━━━ SUPPLIED DATA
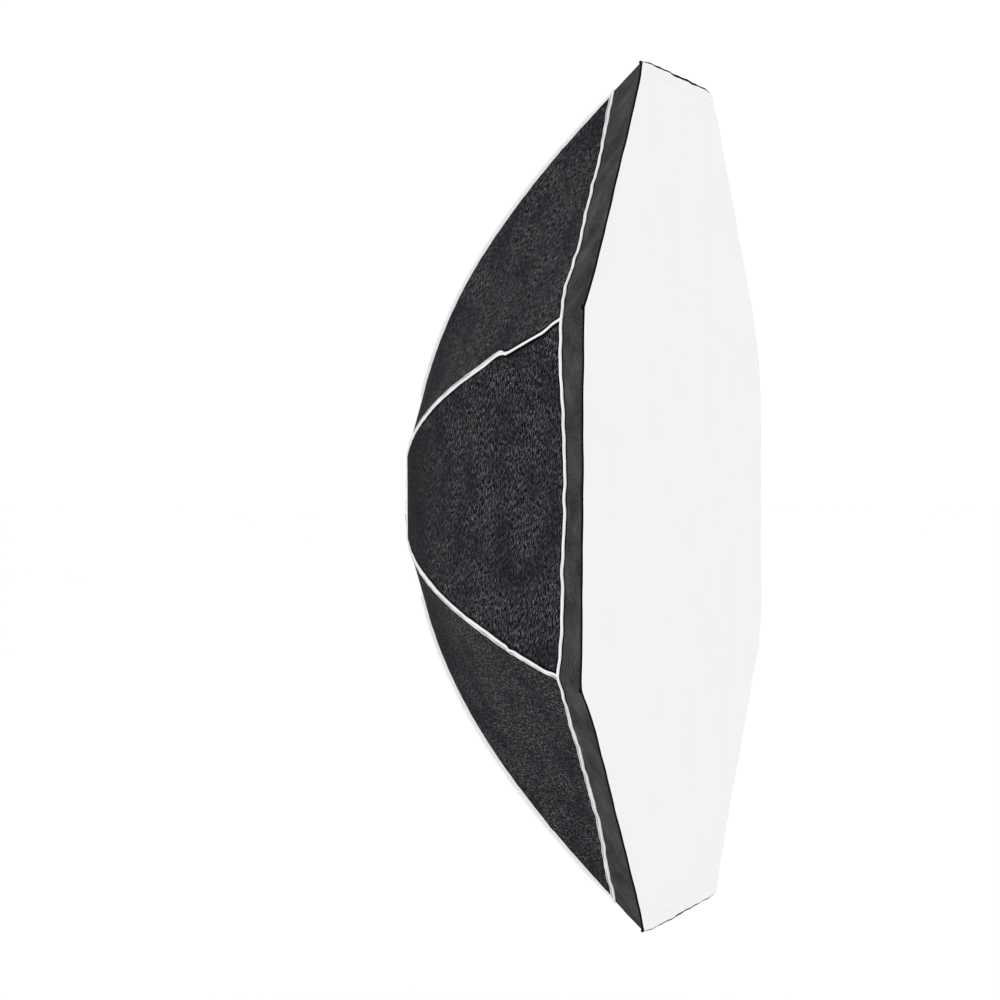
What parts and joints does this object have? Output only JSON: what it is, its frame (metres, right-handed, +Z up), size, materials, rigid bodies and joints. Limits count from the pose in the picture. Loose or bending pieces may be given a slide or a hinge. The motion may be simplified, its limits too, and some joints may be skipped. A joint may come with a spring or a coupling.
{
  "type": "studio softbox",
  "caption": "Octagonal folding studio softbox: black fabric canopy on hinged rods, rotating speedring, white front diffuser and inner baffle.",
  "frame": {"origin": "centre of the bayonet insert's rear face, where the flash head seats", "axes": "+Z up; the light leaves along -Y; +Y points back along the optical axis into the flash head"},
  "size_m": [1.0002, 0.3251, 1.0002],
  "materials": {
    "canopy_cloth": "matt pebbled weave",
    "lip_cloth": "matt smooth weave",
    "diffuser_cloth": "matt translucent weave",
    "baffle_cloth": "matt translucent weave",
    "lining": "silver coated weave",
    "piping": "grosgrain binding",
    "elastic": "ribbed elastic",
    "ring_casting": "satin",
    "insert_metal": "satin",
    "bright_steel": "satin",
    "moulded_black": "satin",
    "rod_fibreglass": "satin"
  },
  "bodies": {
    "flash_insert": {"mount_insert": "insert_metal"},
    "speedring": {"speedring_body": "ring_casting", "retaining_ring": "ring_casting", "retaining_screw_1": "bright_steel", "retaining_screw_2": "bright_steel", "retaining_screw_3": "bright_steel", "retaining_screw_4": "bright_steel", "hinge_pin_1": "bright_steel", "hinge_pin_2": "bright_steel", "hinge_pin_3": "bright_steel", "hinge_pin_4": "bright_steel", "hinge_pin_5": "bright_steel", "hinge_pin_6": "bright_steel", "hinge_pin_7": "bright_steel", "hinge_pin_8": "bright_steel", "lip_band": "lip_cloth", "front_diffuser": "diffuser_cloth", "inner_baffle": "baffle_cloth"},
    "lock_knob": {"lock_knob": "moulded_black"},
    "rod_arm_1": {"ring_socket_1": "moulded_black", "rod_1": "rod_fibreglass", "baffle_strap_1": "elastic"},
    "panel_1": {"canopy_panel_1": "canopy_cloth"},
    "pocket_1": {"corner_pocket_1": "moulded_black"},
    "rod_arm_2": {"ring_socket_2": "moulded_black", "rod_2": "rod_fibreglass", "baffle_strap_2": "elastic"},
    "panel_2": {"canopy_panel_2": "canopy_cloth"},
    "pocket_2": {"corner_pocket_2": "moulded_black"},
    "rod_arm_3": {"ring_socket_3": "moulded_black", "rod_3": "rod_fibreglass", "baffle_strap_3": "elastic"},
    "panel_3": {"canopy_panel_3": "canopy_cloth"},
    "pocket_3": {"corner_pocket_3": "moulded_black"},
    "rod_arm_4": {"ring_socket_4": "moulded_black", "rod_4": "rod_fibreglass", "baffle_strap_4": "elastic"},
    "panel_4": {"canopy_panel_4": "canopy_cloth"},
    "pocket_4": {"corner_pocket_4": "moulded_black"},
    "rod_arm_5": {"ring_socket_5": "moulded_black", "rod_5": "rod_fibreglass", "baffle_strap_5": "elastic"},
    "panel_5": {"canopy_panel_5": "canopy_cloth"},
    "pocket_5": {"corner_pocket_5": "moulded_black"},
    "rod_arm_6": {"ring_socket_6": "moulded_black", "rod_6": "rod_fibreglass", "baffle_strap_6": "elastic"},
    "panel_6": {"canopy_panel_6": "canopy_cloth"},
    "pocket_6": {"corner_pocket_6": "moulded_black"},
    "rod_arm_7": {"ring_socket_7": "moulded_black", "rod_7": "rod_fibreglass", "baffle_strap_7": "elastic"},
    "panel_7": {"canopy_panel_7": "canopy_cloth"},
    "pocket_7": {"corner_pocket_7": "moulded_black"},
    "rod_arm_8": {"ring_socket_8": "moulded_black", "rod_8": "rod_fibreglass", "baffle_strap_8": "elastic"},
    "panel_8": {"canopy_panel_8": "canopy_cloth"},
    "pocket_8": {"corner_pocket_8": "moulded_black"}
  },
  "joints": [
    {"name": "ring_spin", "type": "hinge", "parent": "flash_insert", "child": "speedring", "pos_m": [0, 0, 0], "axis": [0, 1, 0], "continuous": true},
    {"name": "knob_turn", "type": "hinge", "parent": "speedring", "child": "lock_knob", "pos_m": [0.1, -0.008, 0], "axis": [1, 0, 0], "range_deg": [0, 360]},
    {"name": "rod_fold_1", "type": "hinge", "parent": "speedring", "child": "rod_arm_1", "pos_m": [0.09146, -0.026, 0.03789], "axis": [0.3827, 0, -0.9239], "range_deg": [0, 52], "deforming": ["lip_band", "front_diffuser", "inner_baffle"]},
    {"name": "panel_fold_1", "type": "hinge", "parent": "speedring", "child": "panel_1", "pos_m": [0.08166, -0.016, 0.08166], "axis": [0.7071, 0, -0.7071], "range_deg": [0, 55], "deforming": ["canopy_panel_1"]},
    {"name": "pocket_turn_1", "type": "hinge", "parent": "rod_arm_1", "child": "pocket_1", "pos_m": [0.47291, -0.31097, 0.19589], "axis": [0.3827, 0, -0.9239], "range_deg": [0, 26]},
    {"name": "rod_fold_2", "type": "hinge", "parent": "speedring", "child": "rod_arm_2", "pos_m": [0.03789, -0.026, 0.09146], "axis": [0.9239, 0, -0.3827], "range_deg": [0, 52]},
    {"name": "panel_fold_2", "type": "hinge", "parent": "speedring", "child": "panel_2", "pos_m": [0, -0.016, 0.11549], "axis": [1, 0, 0], "range_deg": [0, 55], "deforming": ["canopy_panel_2"]},
    {"name": "pocket_turn_2", "type": "hinge", "parent": "rod_arm_2", "child": "pocket_2", "pos_m": [0.19589, -0.31097, 0.47291], "axis": [0.9239, 0, -0.3827], "range_deg": [0, 26]},
    {"name": "rod_fold_3", "type": "hinge", "parent": "speedring", "child": "rod_arm_3", "pos_m": [-0.03789, -0.026, 0.09146], "axis": [0.9239, 0, 0.3827], "range_deg": [0, 52]},
    {"name": "panel_fold_3", "type": "hinge", "parent": "speedring", "child": "panel_3", "pos_m": [-0.08166, -0.016, 0.08166], "axis": [0.7071, 0, 0.7071], "range_deg": [0, 55], "deforming": ["canopy_panel_3"]},
    {"name": "pocket_turn_3", "type": "hinge", "parent": "rod_arm_3", "child": "pocket_3", "pos_m": [-0.19589, -0.31097, 0.47291], "axis": [0.9239, 0, 0.3827], "range_deg": [0, 26]},
    {"name": "rod_fold_4", "type": "hinge", "parent": "speedring", "child": "rod_arm_4", "pos_m": [-0.09146, -0.026, 0.03789], "axis": [0.3827, 0, 0.9239], "range_deg": [0, 52]},
    {"name": "panel_fold_4", "type": "hinge", "parent": "speedring", "child": "panel_4", "pos_m": [-0.11549, -0.016, 0], "axis": [0, 0, 1], "range_deg": [0, 55], "deforming": ["canopy_panel_4"]},
    {"name": "pocket_turn_4", "type": "hinge", "parent": "rod_arm_4", "child": "pocket_4", "pos_m": [-0.47291, -0.31097, 0.19589], "axis": [0.3827, 0, 0.9239], "range_deg": [0, 26]},
    {"name": "rod_fold_5", "type": "hinge", "parent": "speedring", "child": "rod_arm_5", "pos_m": [-0.09146, -0.026, -0.03789], "axis": [-0.3827, 0, 0.9239], "range_deg": [0, 52]},
    {"name": "panel_fold_5", "type": "hinge", "parent": "speedring", "child": "panel_5", "pos_m": [-0.08166, -0.016, -0.08166], "axis": [-0.7071, 0, 0.7071], "range_deg": [0, 55], "deforming": ["canopy_panel_5"]},
    {"name": "pocket_turn_5", "type": "hinge", "parent": "rod_arm_5", "child": "pocket_5", "pos_m": [-0.47291, -0.31097, -0.19589], "axis": [-0.3827, 0, 0.9239], "range_deg": [0, 26]},
    {"name": "rod_fold_6", "type": "hinge", "parent": "speedring", "child": "rod_arm_6", "pos_m": [-0.03789, -0.026, -0.09146], "axis": [-0.9239, 0, 0.3827], "range_deg": [0, 52]},
    {"name": "panel_fold_6", "type": "hinge", "parent": "speedring", "child": "panel_6", "pos_m": [0, -0.016, -0.11549], "axis": [-1, 0, 0], "range_deg": [0, 55], "deforming": ["canopy_panel_6"]},
    {"name": "pocket_turn_6", "type": "hinge", "parent": "rod_arm_6", "child": "pocket_6", "pos_m": [-0.19589, -0.31097, -0.47291], "axis": [-0.9239, 0, 0.3827], "range_deg": [0, 26]},
    {"name": "rod_fold_7", "type": "hinge", "parent": "speedring", "child": "rod_arm_7", "pos_m": [0.03789, -0.026, -0.09146], "axis": [-0.9239, 0, -0.3827], "range_deg": [0, 52]},
    {"name": "panel_fold_7", "type": "hinge", "parent": "speedring", "child": "panel_7", "pos_m": [0.08166, -0.016, -0.08166], "axis": [-0.7071, 0, -0.7071], "range_deg": [0, 55], "deforming": ["canopy_panel_7"]},
    {"name": "pocket_turn_7", "type": "hinge", "parent": "rod_arm_7", "child": "pocket_7", "pos_m": [0.19589, -0.31097, -0.47291], "axis": [-0.9239, 0, -0.3827], "range_deg": [0, 26]},
    {"name": "rod_fold_8", "type": "hinge", "parent": "speedring", "child": "rod_arm_8", "pos_m": [0.09146, -0.026, -0.03789], "axis": [-0.3827, 0, -0.9239], "range_deg": [0, 52]},
    {"name": "panel_fold_8", "type": "hinge", "parent": "speedring", "child": "panel_8", "pos_m": [0.11549, -0.016, 0], "axis": [0, 0, -1], "range_deg": [0, 55], "deforming": ["canopy_panel_8"]},
    {"name": "pocket_turn_8", "type": "hinge", "parent": "rod_arm_8", "child": "pocket_8", "pos_m": [0.47291, -0.31097, -0.19589], "axis": [-0.3827, 0, -0.9239], "range_deg": [0, 26]}
  ],
  "couplings": [
    {"joint": "panel_fold_1", "follows": "rod_fold_1", "ratio": 1.04},
    {"joint": "pocket_turn_1", "follows": "rod_fold_1", "ratio": 0.47},
    {"joint": "rod_fold_2", "follows": "rod_fold_1", "ratio": 1},
    {"joint": "panel_fold_2", "follows": "rod_fold_1", "ratio": 1.04},
    {"joint": "pocket_turn_2", "follows": "rod_fold_1", "ratio": 0.47},
    {"joint": "rod_fold_3", "follows": "rod_fold_1", "ratio": 1},
    {"joint": "panel_fold_3", "follows": "rod_fold_1", "ratio": 1.04},
    {"joint": "pocket_turn_3", "follows": "rod_fold_1", "ratio": 0.47},
    {"joint": "rod_fold_4", "follows": "rod_fold_1", "ratio": 1},
    {"joint": "panel_fold_4", "follows": "rod_fold_1", "ratio": 1.04},
    {"joint": "pocket_turn_4", "follows": "rod_fold_1", "ratio": 0.47},
    {"joint": "rod_fold_5", "follows": "rod_fold_1", "ratio": 1},
    {"joint": "panel_fold_5", "follows": "rod_fold_1", "ratio": 1.04},
    {"joint": "pocket_turn_5", "follows": "rod_fold_1", "ratio": 0.47},
    {"joint": "rod_fold_6", "follows": "rod_fold_1", "ratio": 1},
    {"joint": "panel_fold_6", "follows": "rod_fold_1", "ratio": 1.04},
    {"joint": "pocket_turn_6", "follows": "rod_fold_1", "ratio": 0.47},
    {"joint": "rod_fold_7", "follows": "rod_fold_1", "ratio": 1},
    {"joint": "panel_fold_7", "follows": "rod_fold_1", "ratio": 1.04},
    {"joint": "pocket_turn_7", "follows": "rod_fold_1", "ratio": 0.47},
    {"joint": "rod_fold_8", "follows": "rod_fold_1", "ratio": 1},
    {"joint": "panel_fold_8", "follows": "rod_fold_1", "ratio": 1.04},
    {"joint": "pocket_turn_8", "follows": "rod_fold_1", "ratio": 0.47}
  ]
}
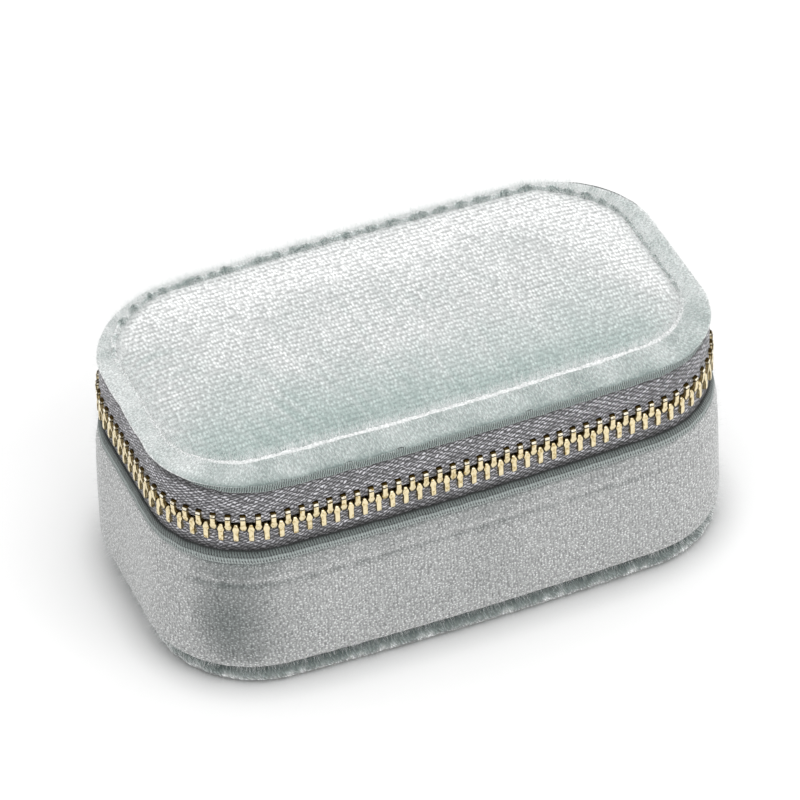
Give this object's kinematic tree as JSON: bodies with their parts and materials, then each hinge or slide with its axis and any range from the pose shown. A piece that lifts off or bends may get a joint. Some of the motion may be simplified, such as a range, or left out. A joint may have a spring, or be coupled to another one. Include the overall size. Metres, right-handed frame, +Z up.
{
  "type": "travel jewelry case",
  "caption": "Small rounded velvet jewelry case with a padded lid on a fabric hinge, a metal zip round the sides, ring rolls and divided compartments inside.",
  "frame": {"origin": "centre of the footprint, on the plane the case rests on", "axes": "+X along the length, -Y is the front with the zip, +Y the back with the fabric hinge, +Z up"},
  "size_m": [0.111, 0.0678, 0.0494],
  "materials": {
    "velvet": "short crushed-pile velvet with a silvery sheen, pale sage grey",
    "velvet_top": "the same velvet, brighter where the pile faces up, with fine ribs along the length",
    "lining": "soft matt suede-like lining in the same colour",
    "zip_tape": "grey herringbone woven tape",
    "gold_metal": "polished light gold plating",
    "greyboard": "pressed grey board, hidden under the fabric",
    "foam": "open-cell foam",
    "mirror_glass": "silvered glass"
  },
  "bodies": {
    "base": {"base_bottom_cover": "velvet", "base_bottom_board": "greyboard", "base_bottom_welt": "velvet", "base_wall_cover": "velvet", "base_wall_board": "greyboard", "base_wall_lining": "lining", "base_floor_lining": "lining", "ring_roll_bed": "foam", "ring_roll_1": "lining", "ring_roll_2": "lining", "ring_roll_3": "lining", "ring_roll_4": "lining", "center_divider": "lining", "compartment_divider": "lining", "base_zip_tape": "zip_tape", "base_zip_teeth": "gold_metal", "base_top_stop": "gold_metal", "bottom_stop": "gold_metal", "hinge_strip_lower": "velvet"},
    "lid": {"lid_board": "greyboard", "lid_rim_cover": "velvet", "lid_crest_welt": "velvet_top", "lid_top_cover": "velvet_top", "lid_foam_pad": "foam", "lid_lining_panel": "lining", "lid_lining_band": "lining", "mirror_surround": "lining", "mirror_glass": "mirror_glass", "lid_zip_tape": "zip_tape", "lid_zip_teeth": "gold_metal", "lid_top_stop": "gold_metal", "hinge_strip_upper": "velvet"},
    "slider": {"slider_body": "gold_metal", "slider_back_plate": "gold_metal"},
    "pull_link": {"pull_link": "gold_metal"},
    "pull_tab": {"pull_tab": "gold_metal"}
  },
  "joints": [
    {"name": "lid_hinge", "type": "hinge", "parent": "base", "child": "lid", "pos_m": [0, 0.0317, 0.0366], "axis": [-1, 0, 0], "range_deg": [0, 105]},
    {"name": "slider_travel", "type": "hinge", "parent": "base", "child": "slider", "pos_m": [0.035, 0.0106, 0.0366], "axis": [0, 0, -1], "range_deg": [0, 84]},
    {"name": "pull_link_swing", "type": "hinge", "parent": "slider", "child": "pull_link", "pos_m": [0.03622, 0.03392, 0.0366], "axis": [0.9986, -0.0523, 0], "range_deg": [0, 40]},
    {"name": "pull_tab_swing", "type": "hinge", "parent": "pull_link", "child": "pull_tab", "pos_m": [0.03622, 0.03392, 0.0304], "axis": [0.9986, -0.0523, 0], "range_deg": [0, 40]}
  ]
}
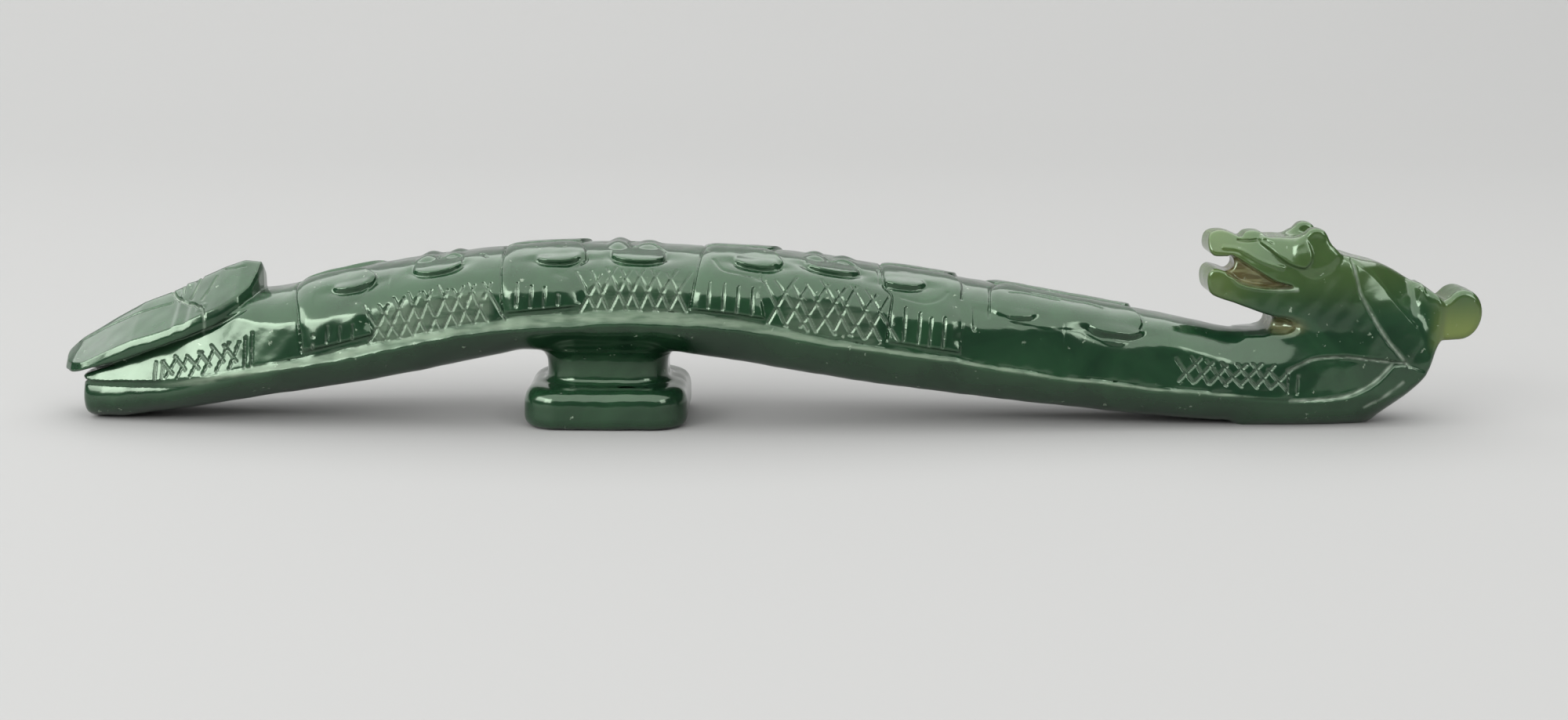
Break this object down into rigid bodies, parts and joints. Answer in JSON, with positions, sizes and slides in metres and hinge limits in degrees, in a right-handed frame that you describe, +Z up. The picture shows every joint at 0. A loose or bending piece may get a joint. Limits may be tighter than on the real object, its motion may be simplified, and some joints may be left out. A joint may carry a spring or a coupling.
{
  "type": "jade belt hook",
  "caption": "Carved jade belt hook: arched shank with raised panels, a rest button on a short stem, and an end that turns back into a small dragon's head.",
  "frame": {"origin": "middle of the length and the width, on the surface that the belt hook stands on", "axes": "+X along the shank from the tail head to the bend, +Y across the shank away from the side that the picture shows, +Z up, away from the button"},
  "size_m": [0.1342, 0.0162, 0.0187],
  "materials": {
    "spinach_jade": "polished",
    "pale_jade": "polished"
  },
  "bodies": {
    "root": {"tail_head": "spinach_jade", "shank": "spinach_jade", "stem": "spinach_jade", "button": "spinach_jade", "hook_neck": "spinach_jade", "dragon_head": "pale_jade", "mane_knob": "pale_jade"}
  },
  "joints": []
}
━━━━━━
#### OBJECTIVE
For each line of the entries that includes "bending", show that line.

#### RESULT BELOW
What parts and joints does this object have? Output only JSON: what it is, its frame (metres, right-handed, +Z up), size, materials, rigid bodies and joints. Limits count from the pose in the picture. Loose or bending pieces may be given a slide or a hinge. The motion may be simplified, its limits too, and some joints may be skipped. A joint may come with a spring or a coupling.
Break this object down into rigid bodies, parts and joints. Answer in JSON, with positions, sizes and slides in metres and hinge limits in degrees, in a right-handed frame that you describe, +Z up. The picture shows every joint at 0. A loose or bending piece may get a joint. Limits may be tighter than on the real object, its motion may be simplified, and some joints may be left out. A joint may carry a spring or a coupling.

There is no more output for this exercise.